The latest collapse phase has begun. The takers are now so rich, and the givers so poor, that the givers can no longer afford to pay the monthly tribute that our culture requires you to pay to merely occupy space. This appears in the physical world as more and more homeless people and abandoned houses. We have homeless people and abandoned houses because our culture is psychotic. In five or ten years, the situation will become so absurd and desperate that our individual habits of docility and submission will break down, and ordinary people will have a strange and radical thought that was completely obvious to all their ancestors from the first land animal until the first fence: the only person who "owns" a piece of land is the person who is actually occupying it. And since we all occupy land, we are all owners, and therefore we can factor out the whole concept of "owning," and just say, "we live on this land."

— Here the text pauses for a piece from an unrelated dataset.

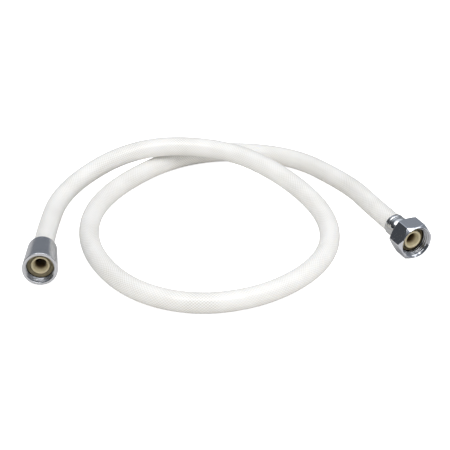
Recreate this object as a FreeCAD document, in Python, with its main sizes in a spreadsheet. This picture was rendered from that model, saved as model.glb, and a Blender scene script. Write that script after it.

Right now this movement is still on the fringe. Here's a site, Homes not Jails, that advocates for squatting and "adverse possession," which is the last legal shred of the traditional custom that land belongs to whoever is able to respectfully live there.


Another way of looking at this is to ask the question, how many people can be evicted from their homes in foreclosure? Is there a ceiling, a certain percentage above which the system collapses, above which the exploited no longer give their consent to their exploitation? Will the system pull back before it reaches that point? Can it?